_WHAT THIS TASK INVOLVES:_ Copy each line holding the string "data".

_PROVIDED MATERIAL:_
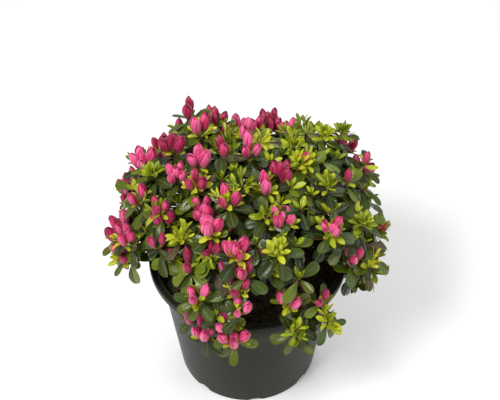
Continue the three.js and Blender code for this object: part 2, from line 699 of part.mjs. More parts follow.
// One shoot: its twig, a whorl of leaves, a whorl of young leaves and a furled bud, as one solid.
function growShoot(twig, massIndex, limbs, placed) {
  const { shoot } = twig;
  const random = seededRandom(CROWN_SEED * 1000 + shoot.index);
  const side = levelAcross(shoot.heading);
  const direction = twig.to.clone().sub(twig.from).normalize();
  const twigSide = side.clone().addScaledVector(direction, -side.dot(direction)).normalize();
  const others = placed.filter((piece) => piece !== twig.piece);
  const isFree = (leaf) => keepsToItsSpace(leaf, massIndex)
    && !limbs.some((limb) => touches(leaf, limb, LEAF_LIMB_MARGIN))
    && !others.some((other) => touches(leaf, other, LEAF_MARGIN));
  const firstTurn = (360 / LEAF_WHORL.count) * random();
  const leafWhorl = growWhorl(LEAF_WHORL, shoot, side, firstTurn, random, isFree);
  const youngTurn = firstTurn + 180 / LEAF_WHORL.count;
  const youngWhorl = growWhorl(YOUNG_WHORL, shoot, side, youngTurn, random, isFree);
  const budding = random() < MASSES[massIndex].budding;
  const along = (height) => shoot.base.clone().addScaledVector(shoot.heading, height);
  const ring = (height, radius, count) => evenRing(along(height), shoot.heading, side, radius, count);
  const rings = [
    evenRing(twig.from, direction, twigSide, twig.radius, TWIG_SIDES),
    ring(-HUB_RADIUS, TWIG_RADIUS, TWIG_SIDES),
    leafWhorl.ring,
    ring(YOUNG_WHORL.height / 2, TWIG_RADIUS, TWIG_SIDES),
    youngWhorl.ring,
    ring(BUD_FOOT_HEIGHT, BUD_FOOT_RADIUS, BUD_SIDES),
  ];
  if (budding) rings.push(ring(BUD_GIRDLE.height, BUD_GIRDLE.radius, BUD_SIDES));
  rings.push([{ turn: 0, point: along(budding ? SHOOT_LENGTH : BARE_SHOOT_LENGTH) }]);
  placed.push(...leafWhorl.leaves, ...youngWhorl.leaves);
  return ringsGeometry(rings);
}

// One mass: its stem, and the twigs and shoots fused to it.
function massGeometry(massIndex, shoots, curve, limbs) {
  const heading = curve.getTangentAt(1);
  const start = curve.getPointAt(1).addScaledVector(heading, CLEARANCE);
  const stemEnd = CENTRES[massIndex];
  const own = shoots.filter((shoot) => nearestMass(shoot.base) === massIndex);
  own.forEach((shoot) => drawIntoCell(shoot.base, massIndex));
  const twigs = growTwigs(stemEnd, heading, own);
  for (const twig of twigs) {
    twig.piece = { lines: [new THREE.Line3(twig.from, twig.to)], sheets: [], radius: TWIG_RADIUS };
  }
  const placed = twigs.map((twig) => twig.piece);
  const geometries = twigs.map((twig) => growShoot(twig, massIndex, limbs, placed));
  const stem = stemGeometry(start, heading, stemEnd);
  return mainBody(geometries.reduce((solid, geometry) => solid.add(toSolid(geometry)), toSolid(stem)));
}

// The stem of a mass, whose first face lies flat against the end of its bough.
function stemGeometry(start, heading, end) {
  const bend = start.clone().addScaledVector(heading, start.distanceTo(end) / 3);
  const curve = new THREE.QuadraticBezierCurve3(start, bend, end);
  return curvedLimb(curve, BOUGH_TIP_RADIUS, LEADER_RADIUS, STEM_SIDES, STEM_STEPS);
}

function azalea() {
  const plant = new THREE.Group();
  plant.add(namedMesh('pot', potGeometry(), PLASTIC));
  plant.add(namedMesh('soil', soilGeometry(), SOIL));
  plant.add(namedMesh('trunk', mainBody(trunkSolid(0)), BARK));

  const curves = MASSES.map(boughCurve);
  const trunkCutter = trunkSolid(CLEARANCE);
  MASSES.forEach((mass, index) => {
    plant.add(namedMesh(`bough_${mass.name}`, boughGeometry(curves[index], trunkCutter), BARK));
  });

  const limbs = curves.map((curve) => {
    const points = curve.getPoints(BOUGH_STEPS);
    const lines = points.slice(1).map((point, i) => new THREE.Line3(points[i], point));
    return { lines, sheets: [], radius: BOUGH_ROOT_RADIUS };
  });
  const trunkLine = new THREE.Line3(trunkMiddle(0), trunkMiddle(TRUNK_HEIGHT));
  limbs.push({ lines: [trunkLine], sheets: [], radius: TRUNK_FOOT_RADIUS });

  const shoots = crownShoots();
  MASSES.forEach((mass, index) => {
    const geometry = massGeometry(index, shoots, curves[index], limbs);
    plant.add(namedMesh(`foliage_${mass.name}`, geometry, FOLIAGE));
  });
  return plant;
}

export default azalea();
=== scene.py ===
from math import asin, atan2, cos, degrees, exp, fmod, hypot, pi, radians, sin, sqrt
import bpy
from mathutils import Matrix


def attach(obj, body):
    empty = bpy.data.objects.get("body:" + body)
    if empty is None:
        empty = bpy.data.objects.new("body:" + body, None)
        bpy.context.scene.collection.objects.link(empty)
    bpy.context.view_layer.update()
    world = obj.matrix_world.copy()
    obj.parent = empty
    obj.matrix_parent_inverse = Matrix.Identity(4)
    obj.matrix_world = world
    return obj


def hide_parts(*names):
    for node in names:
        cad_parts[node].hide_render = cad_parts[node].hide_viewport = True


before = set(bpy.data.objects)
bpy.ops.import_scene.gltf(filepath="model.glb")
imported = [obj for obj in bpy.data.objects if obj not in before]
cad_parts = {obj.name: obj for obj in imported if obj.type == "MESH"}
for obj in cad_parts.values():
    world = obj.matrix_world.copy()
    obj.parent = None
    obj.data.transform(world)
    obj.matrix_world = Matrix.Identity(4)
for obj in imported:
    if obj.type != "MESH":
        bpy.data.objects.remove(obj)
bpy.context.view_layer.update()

from types import SimpleNamespace

import bmesh
import bpy
import numpy as np
from mathutils import Vector
from numpy.linalg import norm

# The dressed azalea. The rule that places masses, boughs, twigs and shoots is the one of the
# solids, in millimetres, and it is carried on here to finer side shoots, real leaves and buds.
# Meshes are made in millimetres and scaled to metres as they are handed to Blender.

METRES = 0.001

# The sizes that the solids have too.

POT_HEIGHT = 146.0
POT_RIM_RADIUS = 95.0
POT_COLLAR_RADIUS = 89.6
POT_COLLAR_FOOT_RADIUS = 87.4
POT_COLLAR_FOOT = 123.0
POT_STEP_RADIUS = 84.0
POT_STEP = 120.0
POT_BASE_RADIUS = 70.5
POT_BASE_ROUND = 1.5
POT_WALL = 1.6
POT_FLOOR = 2.0
LIP_DEPTH = 7.0
NOTCH_COUNT = 8
NOTCH_WIDTH = 14.0
NOTCH_HEIGHT = 5.0
NOTCH_DEPTH = 5.0
NOTCH_FIRST_AZIMUTH = 6.0

SOIL_SWELL = 3.0
SOIL_EDGE = POT_HEIGHT - 14.0
SOIL_TOP = SOIL_EDGE + SOIL_SWELL

TRUNK_HEIGHT = 42.0
TRUNK_FOOT_RADIUS = 9.5
TRUNK_WAIST_RADIUS = 6.6
TRUNK_HEAD_RADIUS = 5.2
TRUNK_FLARE_HEIGHT = 11.0
TRUNK_LEAN = np.array([2.4, 1.4])
TRUNK_ROOTS = 5
TRUNK_ROOT_RELIEF = 0.16
BOUGH_ROOT_RADIUS = 2.3
BOUGH_TIP_RADIUS = 1.8
BOUGH_BELOW_HEAD = 4.0
BOUGH_ENDS_AT = 0.55
BOUGH_SAG = 0.16

CROWN_CENTRE = np.array([1.7, 0.0, POT_HEIGHT + 30.0])
CROWN_SPREAD = 130.0
CROWN_RISE = 121.0
CROWN_FULLNESS = 2.3
CROWN_LOWEST_ELEVATION = -13.0
CROWN_VALLEY = 0.12
CROWN_SEED = 41
SEEDS_PER_CROWN = 1000
SHOOT_COUNT = 124
SHOOT_JITTER = 5.0
SHOOT_REACH_SPREAD = 0.04
MASS_CENTRE_AT = 0.62
MASS_WIDTH = 24.0
SHOOT_UPTURN = 0.7
SHOOT_DEPTH = 21.0
SHOOT_POT_MARGIN = 5.0
LEADER_RADIUS = 1.5
HUB_RADIUS = 1.7
CLEARANCE = 0.3
DRAW_STEP = 0.04
FORK_LEAN = 0.75
FORK_FIRST = 0.06
FORK_LAST = 0.72
FORK_SPACING = 3.5
FORK_STEP = 1.0
WHORL_DRAWS = 21
GOLDEN_ANGLE = 180.0 * (3.0 - sqrt(5.0))
UP = np.array([0.0, 0.0, 1.0])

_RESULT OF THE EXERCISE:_
    empty = bpy.data.objects.get("body:" + body)
        empty = bpy.data.objects.new("body:" + body, None)
before = set(bpy.data.objects)
imported = [obj for obj in bpy.data.objects if obj not in before]
    obj.data.transform(world)
        bpy.data.objects.remove(obj)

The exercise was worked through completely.